The paper further shows that this reduction is robust under the combination of disjoint AC‑convergent theories. When the signatures of the component theories are pairwise disjoint, the combined sequent calculus is just the union of the individual calculi, and the decidability of intruder deduction for the combined theory follows directly from the decidability of elementary deduction for each component. This result dramatically simplifies the analysis of protocols that employ multiple cryptographic primitives (e.g., XOR, encryption, signatures) simultaneously.

Beyond plain deduction, the authors extend the sequent‑based approach to the more challenging problem of deducibility constraints, which arise in the Dolev‑Yao intruder model when the sequents to be proved contain variables (gaps) representing messages that the intruder may yet produce. By enriching the sequent calculus with rules for variable instantiation and by re‑using the permutability and cut‑elimination results, they show that constraint solving can also be reduced to elementary deduction. Consequently, the complexity of solving constraints does not exceed that of ordinary deduction.
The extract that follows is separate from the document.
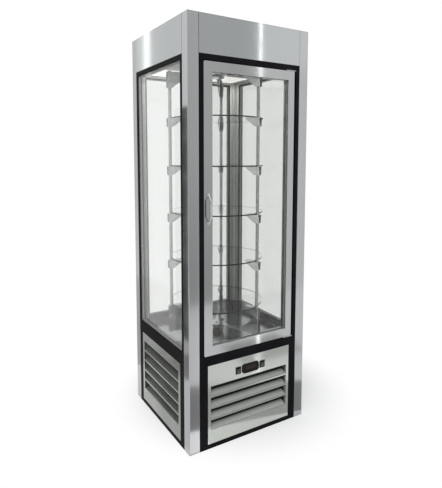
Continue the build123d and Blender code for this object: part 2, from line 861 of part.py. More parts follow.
def gearmotor():
    """Gearbox under the floor with its motor below, and a socket for the shaft."""
    top = slab_bottom - seam
    bottom = top - gearbox_height
    outline = RectangleRounded(gearbox_length, gearbox_width, gearbox_corner)
    box = Pos(gear_motor_offset, 0, bottom) * extrude(outline, gearbox_height)
    motor = disc(gear_motor_radius, bottom - gear_motor_height, bottom, 2 * gear_motor_offset)
    socket = disc(drive_shaft_radius + running_fit, top - shaft_socket_depth, top + overrun)
    return box + motor - socket


# Base and cooling machinery

def base_tray():
    """Folded base pan between the base rails; its underside is the cabinet's underside."""
    outer = room_block(0, tray_upturn, 0)
    well = room_block(tray_top, tray_upturn + overrun, tray_thickness)
    return outer - (well - corner_notches(0, tray_upturn, tray_thickness))


def compressor():
    """Hermetic compressor: a domed shell with a seam, on a foot plate, with a pipe stub."""
    foot_bottom = tray_top + mount_height + slip_fit
    foot_top = foot_bottom + compressor_foot_thickness
    dome = compressor_height * compressor_dome_share
    low = foot_top - compressor_foot_thickness / 2
    high = low + compressor_height
    shoulder = compressor_radius * (1 - compressor_dome_share)
    side = Line((compressor_radius, low + dome), (compressor_radius, high - dome))
    top_curve = TangentArc((compressor_radius, high - dome), (shoulder, high), tangent=(0, 1))
    low_curve = TangentArc((compressor_radius, low + dome), (shoulder, low), tangent=(0, -1))
    top_line = Line((shoulder, high), (0, high))
    axis_line = Line((0, high), (0, low))
    low_line = Line((0, low), (shoulder, low))
    profile = make_face([side, top_curve, top_line, axis_line, low_line, low_curve])
    shell = revolve(Plane.XZ * profile, Axis.Z)
    middle = (low + high) / 2
    lip_radius = compressor_radius + compressor_seam_lip
    half_seam = compressor_seam_half_height
    shell += disc(lip_radius, middle - half_seam, middle + half_seam)
    half_x = compressor_foot_length / 2
    half_y = compressor_foot_width / 2
    shell += block(-half_x, half_x, -half_y, half_y, foot_bottom, foot_top)
    stub_reach = compressor_radius + compressor_stub_length
    shell += rod_along_y(compressor_stub_radius, 0, stub_reach, 0, middle + dome)
    return Pos(compressor_x, compressor_y, 0) * shell


def compressor_mounts():
    """Four rubber mounts under the compressor's foot plate."""
    mounts = []
    for sx in (-1, 1):
        for sy in (-1, 1):
            x = compressor_x + sx * (compressor_foot_length / 2 - mount_inset)
            y = compressor_y + sy * (compressor_foot_width / 2 - mount_inset)
            mounts.append(disc(mount_radius, tray_top, tray_top + mount_height, x, y))
    return mounts


def finned_coil(x0, x1, y0, y1, z0, z1, bend_count):
    """Coil block between two end plates, with hairpin bends at its left end."""
    core_low = z0 + coil_end_margin
    inner_x0 = x0 + coil_end_plate
    inner_x1 = x1 - coil_end_plate
    body = block(inner_x0, inner_x1, y0, y1, core_low, z1 - coil_end_margin)
    body += block(x0, inner_x0, y0, y1, z0, z1)
    body += block(inner_x1, x1, y0, y1, z0, z1)
    pitch = (z1 - z0) / bend_count
    bend_radius = pitch * bend_radius_share
    ring = Rot(90, 0, 0) * Torus(bend_radius, bend_tube_radius)
    reach = bend_radius + 2 * bend_tube_radius
    half_ring = ring & block(-reach, 0, -reach, reach, -reach, reach)
    middle = (y0 + y1) / 2
    for k in range(bend_count):
        body += Pos(x0, middle, z0 + pitch * (k + 1 / 2)) * half_ring
    return body


def condenser():
    """Condenser coil standing on the tray behind the front louvres."""
    x1 = coil_left + coil_length
    back = coil_front + coil_depth
    top = tray_top + coil_height
    return finned_coil(coil_left, x1, coil_front, back, tray_top, top, condenser_bend_count)


def evaporator():
    """Evaporator coil on the ceiling, inside the headers."""
    x0 = -evaporator_half_length
    x1 = evaporator_half_length
    top = ceiling_top + evaporator_height
    return finned_coil(x0, x1, evaporator_front, evaporator_back, ceiling_top, top, evaporator_bend_count)


def fan_shroud():
    """Shroud that ducts the condenser's air to its fan."""
    x1 = coil_left + coil_length
    top = tray_top + coil_height
    body = block(coil_left, x1, shroud_front, shroud_back, tray_top, top)
    wall = shroud_wall
    back = shroud_back - wall
    body -= block(coil_left + wall, x1 - wall, shroud_front - overrun, back, tray_top + wall, top - wall)
    collar_front = shroud_back - fan_hub_depth
    collar_radius = throat_radius + shroud_collar
    body += rod_along_y(collar_radius, collar_front, shroud_back, coil_middle_x, coil_middle_z)
    front = shroud_front - overrun
    return body - rod_along_y(throat_radius, front, shroud_back + overrun, coil_middle_x, coil_middle_z)


def fan_rotor(radius):
    """Axial fan on the Z axis, its hub from z = 0 up, with a blind bore from above."""
    hub = disc(fan_hub_radius, 0, fan_hub_depth)
    rim = disc(radius, -overrun, fan_hub_depth + overrun)
    body = hub
    chord = fan_blade_chord / 2
    half = fan_blade_thickness / 2
    for k in range(fan_blade_count):
        blade = Rot(fan_blade_pitch, 0, 0) * block(fan_hub_radius / 2, radius * 2, -chord, chord, -half, half)
        blade = Pos(0, 0, fan_hub_depth / 2) * blade & rim
        body += Rot(0, 0, 360 / fan_blade_count * k) * blade
    bore_bottom = fan_hub_depth - fan_shaft_bite - seam
    return body - disc(fan_shaft_radius + running_fit, bore_bottom, fan_hub_depth + overrun)


def fan_motor(reach):
    """Fan motor on the Z axis: shaft down to the rotor, a crossed bracket and legs down to its seat."""
    bracket_bottom = fan_hub_depth + motor_gap
    bracket_top = bracket_bottom + motor_bar_thickness
    body = disc(motor_radius, bracket_bottom, bracket_bottom + motor_length)
    body += disc(fan_shaft_radius, fan_hub_depth - fan_shaft_bite, bracket_bottom)
    half = motor_bar_width / 2
    body += block(-reach, reach, -half, half, bracket_bottom, bracket_top)
    body += block(-half, half, -reach, reach, bracket_bottom, bracket_top)
    for turn in range(4):
        leg = block(reach - motor_bar_thickness, reach, -half, half, fan_hub_depth + seam, bracket_top)
        body += Rot(0, 0, 90 * turn) * leg
    return body


def at_condenser_fan(shape):
    """Turn a fan drawn on the Z axis to blow back from the condenser."""
    return Pos(coil_middle_x, shroud_back - fan_hub_depth, coil_middle_z) * Rot(-90, 0, 0) * shape


def at_evaporator_fan(shape):
    """Set a fan drawn on the Z axis into the ceiling's throat."""
    return Pos(evaporator_fan_x, evaporator_fan_y, ceiling_top - fan_hub_depth) * shape


def drip_tray():
    """Open pan for condensate, on the base tray."""
    x0 = drip_tray_left
    x1 = drip_tray_right
    y0 = drip_tray_front
    y1 = y0 + drip_tray_width
    z0 = tray_top + slip_fit
    wall = drip_tray_wall
    pan = block(x0, x1, y0, y1, z0, z0 + drip_tray_height)
    return pan - block(x0 + wall, x1 - wall, y0 + wall, y1 - wall, z0 + wall, z0 + drip_tray_height + overrun)


# The whole case

def build_parts():
    """Every node of the case, by name."""
    parts = {}
    for end, sy in (("front", -1), ("back", 1)):
        for side, sx in (("left", -1), ("right", 1)):
            parts["post_" + end + "_" + side] = corner_post(sx, sy)
    glazed = (("left", side_span), ("right", side_span), ("back", front_span))
    for face, span in (("front", front_span),) + glazed:
        parts["header_" + face] = on_face(header(span), face)
    parts["roof_lid"] = roof_lid()

    parts["frame_front"] = group(on_face(bar, "front") for bar in front_frame())
    spacers = []
    beads = []
    for face, span in glazed:
        window = span - side_stile_width
        parts["frame_" + face] = group(on_face(bar, face) for bar in side_frame(span))
        glass_front = frame_lip + seam
        unit = panes(window, side_sill_top, lintel_bottom, glass_front)
        parts["glazing_" + face] = group(on_face(pane, face) for pane in unit)
        spacers.append(on_face(spacer(window, side_sill_top, lintel_bottom, glass_front), face))
        beads.append(on_face(bead(window, side_sill_top, lintel_bottom), face))
    parts["glazing_spacers"] = group(spacers)
    parts["glazing_beads"] = group(beads)

    parts["insulated_floor"] = insulated_floor()
    parts["deck_liner"] = deck_liner()
    parts["insulated_ceiling"] = insulated_ceiling()
    parts["ceiling_lamp"] = ceiling_lamp()

    half_panel = front_span - front_lower_stile_width - seam
    front_panel = louvred_panel(half_panel, louvre_end_margin, front_louvre_top, front_louvre_count,
                                control_openings(), [])
    parts["grille_front"] = on_face(front_panel, "front")
    for face, span in glazed:
        half_panel = span - side_lower_stile_width - seam
        panel = louvred_panel(half_panel, side_louvre_end_margin, side_louvre_top, side_louvre_count,
                              [], [louvre_strap_offset])
        parts["grille_" + face] = on_face(panel, face)
    parts["controller"] = on_face(controller(), "front")
    parts["switch_bezels"] = group(on_face(switch_bezel(sx * switch_spacing), "front") for sx in (-1, 1))
    parts["switch_rocker_left"] = on_face(rocker(-switch_spacing), "front")
    parts["switch_rocker_right"] = on_face(rocker(switch_spacing), "front")

    half_window = door_half_width - door_rail_width
    z0 = door_bottom + door_rail_width
    z1 = door_top - door_rail_width
    glass_front = door_front_lip + seam
    parts["door_frame"] = on_face(door_frame(), "front")
    unit = panes(half_window, z0, z1, glass_front)
    parts["door_glazing"] = group(on_face(pane, "front") for pane in unit)
    parts["door_spacer"] = on_face(spacer(half_window, z0, z1, glass_front), "front")
    parts["door_gasket"] = on_face(door_gasket(), "front")
    parts["door_handle"] = on_face(door_handle(), "front")
    parts["hinge_plates"] = group(on_face(hinge_plate(is_top), "front") for is_top in (False, True))

    parts["lower_spider"] = spider(lower_spider_top, lower_spider_top - spider_hub_height,
                                   drive_shaft_radius + running_fit)
    parts["upper_spider"] = spider(upper_spider_top, upper_spider_top - spider_hub_height,
                                   pivot_pin_radius + running_fit)
    parts["carousel_rods"] = group(carousel_rods())
    parts["shelf_brackets"] = group(shelf_brackets())
    for number, top in enumerate(shelf_tops(), 1):
        parts["shelf_" + str(number)] = shelf(top)
    parts["drive_shaft"] = drive_shaft()
    parts["lower_bearing"] = lower_bearing()
    parts["upper_pivot"] = upper_pivot()
    parts["gearmotor"] = gearmotor()

    parts["base_tray"] = base_tray()
    parts["compressor"] = compressor()
    parts["compressor_mounts"] = group(compressor_mounts())
    parts["condenser"] = condenser()
    parts["condenser_fan_shroud"] = fan_shroud()
    parts["condenser_fan"] = at_condenser_fan(fan_rotor(fan_radius))
    motor_reach = throat_radius + shroud_collar + motor_bar_thickness
    parts["condenser_fan_motor"] = at_condenser_fan(fan_motor(motor_reach))
    parts["drip_tray"] = drip_tray()
    parts["evaporator"] = evaporator()
    parts["evaporator_fan"] = at_evaporator_fan(fan_rotor(evaporator_fan_radius))
    motor_reach = evaporator_fan_radius + fan_tip_gap + 2 * motor_bar_thickness
    parts["evaporator_fan_motor"] = at_evaporator_fan(fan_motor(motor_reach))
    return parts


os.makedirs("parts", exist_ok=True)
for part_name, part_shape in build_parts().items():
    export_step(part_shape, os.path.join("parts", part_name + ".step"))
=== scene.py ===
"""Dresses the cake display case: finishes for its metal, glass and plastic, fine pieces, and a plain studio."""

import json
import logging
import math
from contextlib import contextmanager
from dataclasses import dataclass, field
from enum import Enum
from functools import reduce
from typing import Callable, ClassVar, Iterator, Mapping, Optional, Union

import bpy
from mathutils import Matrix, Vector

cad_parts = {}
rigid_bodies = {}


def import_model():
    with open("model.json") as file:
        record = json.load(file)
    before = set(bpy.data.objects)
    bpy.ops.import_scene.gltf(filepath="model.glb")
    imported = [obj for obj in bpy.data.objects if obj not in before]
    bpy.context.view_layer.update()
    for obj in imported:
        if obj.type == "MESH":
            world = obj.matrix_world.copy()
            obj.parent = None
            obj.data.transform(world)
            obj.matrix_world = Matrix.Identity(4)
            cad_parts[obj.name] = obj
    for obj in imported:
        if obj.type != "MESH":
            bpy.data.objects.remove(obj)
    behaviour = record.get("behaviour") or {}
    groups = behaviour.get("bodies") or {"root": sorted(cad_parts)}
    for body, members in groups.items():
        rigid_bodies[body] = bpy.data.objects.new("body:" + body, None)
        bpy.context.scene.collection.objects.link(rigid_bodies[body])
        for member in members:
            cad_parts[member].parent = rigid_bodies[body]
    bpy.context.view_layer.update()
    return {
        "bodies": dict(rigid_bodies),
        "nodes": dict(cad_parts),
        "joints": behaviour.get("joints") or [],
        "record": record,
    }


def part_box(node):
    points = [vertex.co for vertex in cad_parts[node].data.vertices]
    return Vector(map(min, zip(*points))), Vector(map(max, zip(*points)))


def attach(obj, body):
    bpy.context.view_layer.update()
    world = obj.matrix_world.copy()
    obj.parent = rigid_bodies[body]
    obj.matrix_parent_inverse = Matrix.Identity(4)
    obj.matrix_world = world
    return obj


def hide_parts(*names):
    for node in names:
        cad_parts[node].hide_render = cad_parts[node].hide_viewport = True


log = logging.getLogger("cake_case")

Colour = tuple[float, float, float]
Point = tuple[float, float, float]
Pair = tuple[float, float]
Piece = bpy.types.Object
Material = bpy.types.Material
Socket = bpy.types.NodeSocket
Node = bpy.types.Node

CASE_HALF: Pair = (0.314, 0.302)
ROOM_HALF: Pair = (0.2925, 0.2795)
ROOM_HEIGHTS: Pair = (0.45, 1.66)
MAT_HEIGHT = 0.001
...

Overall, the paper demonstrates that a sequent‑calculus formulation provides a clean, modular, and proof‑theoretically sound foundation for intruder deduction. It yields a polynomial‑time reduction to elementary equation solving, extends seamlessly to combinations of AC‑convergent theories, and supports the handling of deducibility constraints. These contributions not only clarify the theoretical landscape of protocol analysis but also pave the way for more efficient automated verification tools that can handle rich cryptographic theories with minimal overhead.